With thousands of police using classrooms as makeshift barracks between nightly deployments to parliament, students in the protest-hit federal capital have been forced to put their academic dreams on hold.
Police have been called in from around the country to handle the protest movement led by PTI Chairman Imran Khan and PAT chief Dr Tahirul Qadri. With no end in sight to a sit-in lasting more than one month, frustration is growing among the 34,000 affected students.
At the Islamabad Model Girls College, one of 27 institutions where officers have taken up residence, tables and chairs have been heaped into piles, damp laundry hangs on staircases and polystyrene food wrappings litter corridors.

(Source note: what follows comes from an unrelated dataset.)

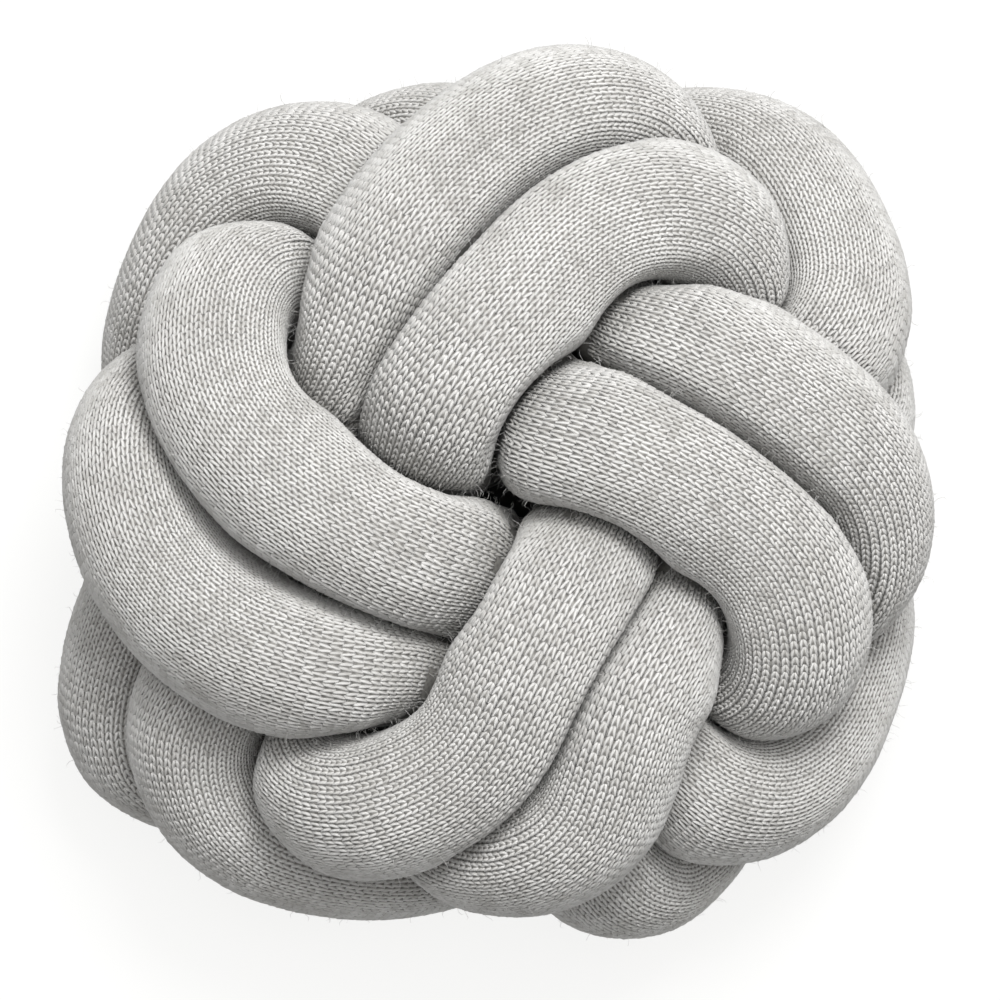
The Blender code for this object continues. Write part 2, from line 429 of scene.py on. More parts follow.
def spread(route, apart):
    """Push strands that crowd each other away from each other."""
    between = route[:, None] - route[None]
    distance = np.sqrt((between * between).sum(axis=-1)) + NEAR_ZERO
    crowd = np.where(apart & (distance < STRAND_SPACING), STRAND_SPACING - distance, 0.0)
    count = np.maximum((crowd > 0).sum(axis=1), 1)
    push = ((crowd / distance)[:, :, None] * between).sum(axis=1)
    route += CROWDING * push / count[:, None]


def hold_folds(route, guides):
    """Draw each guided place, and its neighbours less, towards its point on the plan."""
    rings = np.array([guide[0] for guide in guides])
    plan = np.array([guide[1:3] for guide in guides])
    lengthways = np.array([guide[3] for guide in guides])
    along = route[rings + 1] - route[rings - 1]
    along[:, 2] = 0
    along = unit(along)
    miss = np.zeros((len(guides), 3))
    miss[:, :2] = plan - route[rings, :2]
    slide = (miss * along).sum(axis=1) * (1 - lengthways)
    miss -= along * slide[:, None]
    for offset, share in HELD_WITH:
        ring = np.clip(rings + offset, 0, RINGS - 1)
        np.add.at(route, ring, HOLD * share * miss)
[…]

Pre-medical student Atiqa Sajjad was told to report for class Monday, with a court-imposed deadline for the 30,000 police to vacate the buildings by September 23 set to expire – only to find burly constables still going about their business.
“They were walking in the corridors half-naked, some were shaving on the lawns and others were going to the shower or coming out of the bathrooms with towels hanging on their shoulders. It looked so weird,” she said.

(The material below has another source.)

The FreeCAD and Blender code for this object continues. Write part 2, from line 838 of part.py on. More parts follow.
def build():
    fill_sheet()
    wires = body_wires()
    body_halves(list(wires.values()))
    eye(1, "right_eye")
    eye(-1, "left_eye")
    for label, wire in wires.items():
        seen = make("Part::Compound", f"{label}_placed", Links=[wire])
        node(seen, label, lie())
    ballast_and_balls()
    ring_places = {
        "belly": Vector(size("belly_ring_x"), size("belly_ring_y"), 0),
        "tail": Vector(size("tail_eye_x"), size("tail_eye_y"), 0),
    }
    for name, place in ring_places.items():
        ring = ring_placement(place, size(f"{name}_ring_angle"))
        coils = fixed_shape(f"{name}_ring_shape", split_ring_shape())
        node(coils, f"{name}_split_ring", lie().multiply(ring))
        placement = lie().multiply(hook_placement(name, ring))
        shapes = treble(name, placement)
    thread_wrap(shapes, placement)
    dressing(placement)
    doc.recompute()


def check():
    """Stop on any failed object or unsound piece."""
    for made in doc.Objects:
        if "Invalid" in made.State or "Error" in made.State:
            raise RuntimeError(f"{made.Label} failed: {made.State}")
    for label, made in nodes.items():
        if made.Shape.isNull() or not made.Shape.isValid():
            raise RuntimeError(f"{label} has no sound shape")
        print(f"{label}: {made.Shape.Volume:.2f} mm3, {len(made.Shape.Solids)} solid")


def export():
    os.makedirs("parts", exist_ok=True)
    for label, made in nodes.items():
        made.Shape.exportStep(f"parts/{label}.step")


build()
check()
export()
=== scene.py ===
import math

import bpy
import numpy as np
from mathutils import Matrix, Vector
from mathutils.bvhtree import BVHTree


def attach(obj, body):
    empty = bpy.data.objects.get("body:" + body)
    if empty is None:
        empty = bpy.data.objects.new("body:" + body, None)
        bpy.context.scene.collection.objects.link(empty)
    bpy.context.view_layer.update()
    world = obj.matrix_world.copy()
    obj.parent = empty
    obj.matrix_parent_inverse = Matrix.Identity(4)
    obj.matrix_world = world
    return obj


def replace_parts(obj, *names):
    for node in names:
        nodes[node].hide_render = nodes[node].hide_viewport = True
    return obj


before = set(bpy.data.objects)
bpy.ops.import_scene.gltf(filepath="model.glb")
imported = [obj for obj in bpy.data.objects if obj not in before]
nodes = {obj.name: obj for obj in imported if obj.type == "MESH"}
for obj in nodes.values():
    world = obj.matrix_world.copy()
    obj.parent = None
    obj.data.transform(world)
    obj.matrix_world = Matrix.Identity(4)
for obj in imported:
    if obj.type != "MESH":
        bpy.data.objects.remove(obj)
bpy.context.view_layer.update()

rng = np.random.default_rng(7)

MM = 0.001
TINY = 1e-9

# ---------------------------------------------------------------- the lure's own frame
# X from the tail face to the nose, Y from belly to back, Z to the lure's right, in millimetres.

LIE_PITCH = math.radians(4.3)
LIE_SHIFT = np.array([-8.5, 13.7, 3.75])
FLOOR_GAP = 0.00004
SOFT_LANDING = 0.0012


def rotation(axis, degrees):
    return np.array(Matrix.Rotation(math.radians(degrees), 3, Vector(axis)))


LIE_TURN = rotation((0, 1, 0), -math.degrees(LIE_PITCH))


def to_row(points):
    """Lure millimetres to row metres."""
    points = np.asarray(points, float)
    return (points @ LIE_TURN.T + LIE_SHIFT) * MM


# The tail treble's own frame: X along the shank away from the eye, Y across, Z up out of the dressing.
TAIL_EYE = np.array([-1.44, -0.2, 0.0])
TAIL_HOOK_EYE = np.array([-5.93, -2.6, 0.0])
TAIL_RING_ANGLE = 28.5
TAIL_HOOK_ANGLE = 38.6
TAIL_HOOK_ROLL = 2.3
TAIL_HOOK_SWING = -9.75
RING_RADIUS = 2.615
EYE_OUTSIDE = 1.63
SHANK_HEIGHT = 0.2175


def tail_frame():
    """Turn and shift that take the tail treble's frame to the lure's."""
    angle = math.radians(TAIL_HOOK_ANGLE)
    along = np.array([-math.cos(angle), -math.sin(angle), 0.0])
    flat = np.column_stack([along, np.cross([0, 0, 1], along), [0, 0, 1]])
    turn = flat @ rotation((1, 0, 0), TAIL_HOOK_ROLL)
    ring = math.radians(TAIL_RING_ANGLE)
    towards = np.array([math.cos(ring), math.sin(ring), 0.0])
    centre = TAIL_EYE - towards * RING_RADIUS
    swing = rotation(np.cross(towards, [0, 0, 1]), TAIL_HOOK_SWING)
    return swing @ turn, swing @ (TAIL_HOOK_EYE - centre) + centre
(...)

As of Wednesday the schools remained occupied.
A spokesman of Islamabad Police, however, said earlier today that a private residence has been acquired to accommodate policemen, adding that the contingents would soon move there.
In a statement issued to the media, he said cleaning work was being carried out at the new place and upon its completion, schools would be vacated.
Khan and Qadri have set up camp cities in front of parliament hoping to force the resignation of Prime Minister Nawaz Sharif, whom they accuse of rigging last year's general election.
Their followers clashed with police in late August after they tried to storm the prime minister's residence, leaving three demonstrators dead and hundreds injured on both sides. On September 1, the opposition groups briefly occupied the state broadcaster.
The movement has since lost momentum, but with Sharif's resignation the main obstacle to a settlement, students from age six up to post-graduates are getting desperate for schools to reopen after summer break, which officially ended on August 11.